In February 2014, Quocirca reviewed the FIDO (Fast IDentity Online) standard for authenticating consumers to web service providers (I am not a dog, FIDO a new standard for user authentication). In 2014, the FIDO Alliance had attracted over 100 supporters; the site now lists around 250. Quocirca compared FIDO with the SSL/TLS standard for authenticating online resources to users, noting that FIDO provided assurance in the other direction, that users were who they said they were.
The standard is championed by Nok Nok Labs, which sells an Authentication Server to enable web service providers to implement FIDO-enabled web applications. In Sept 2016 Nok Nok announced it was taking its authentication to a new level with the introduction of a risk engine. The aim is to mitigate mobile fraud, which is required as users increasingly use mobile devices to access online services and also because mobile devices are often used as a second factor of authentication for accessing these services.
The risk engine takes a number of risk signals into account, enabling a risk score to be calculated and evaluated before a user is authenticated. These include:
- Geolocation: is the device, and therefore the user in an expected location?
- Travel speed check: is the location of the current access request consistent with location of the last one? This helps to identity device spoofing by criminals in locations remote from that of the legitimate user.
- Shared device check: make sure there is not an excessive number of users on a device, only one will be acceptable if a device is registered as not shared
- Multiple device check: has the number of devices used to access a given online service increased and is there a known reason for this?
- Friendly fraud prevention: authentication is only accepted if a user-specific biometric is used to activate a device when it is shared by multiple users.
- Device health check: is the device is configured as expected and is there any indication it has been tampered with?

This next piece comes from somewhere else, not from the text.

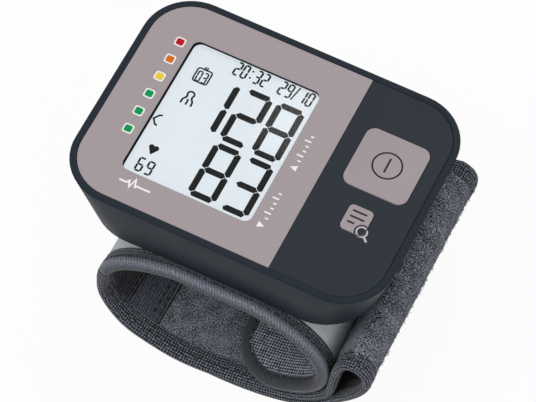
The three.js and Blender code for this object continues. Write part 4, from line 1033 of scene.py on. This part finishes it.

Strong authentication on mobile devices provides consumers with an experience similar to that business users get from single-sign-on (SSO). However, this would be the case if FIDO was used or not. The real benefit of FIDO is the ease of deployment of strong authentication for consumers by web service providers. Pre-built products such as the Nok Nok Authentication Server make deployment even easier and the addition of the risk engine makes the authentication stronger than ever.
The FIDO Alliance is attempting to drive demand and influence the regulatory approach to authentication. In August 2016, the European Banking Authority (EBA), an independent EU authority, released a draft regulatory technical standards (RTS) on strong authentication. In the run up to this release, the alliance lobbied the European Commission, putting forward suggestions that have been taken into account. For example, that “Payment services providers be able continuously to adapt to evolving fraud scenarios” and with regard to “the use of a mobile devices as an authentication element as well as for the reading or storage of another authentication element” it was said that “the majority were of the view that this should be possible as long as the strong customer authentication procedure mitigates the inherent risks of the mobile device being compromised”. Both of these points are only really achievable with the sort of capabilities provided through the new risk engine.
As for Nok Nok itself, it says business is good although pilots are taking longer than hoped. It is looking to system integrators to help get the message out there to drive FIDO adoption and Nok Nok’s own software sales. Web service providers often say they want to deliver security and standards help enable this. Saying it is one thing, actually getting it done is another.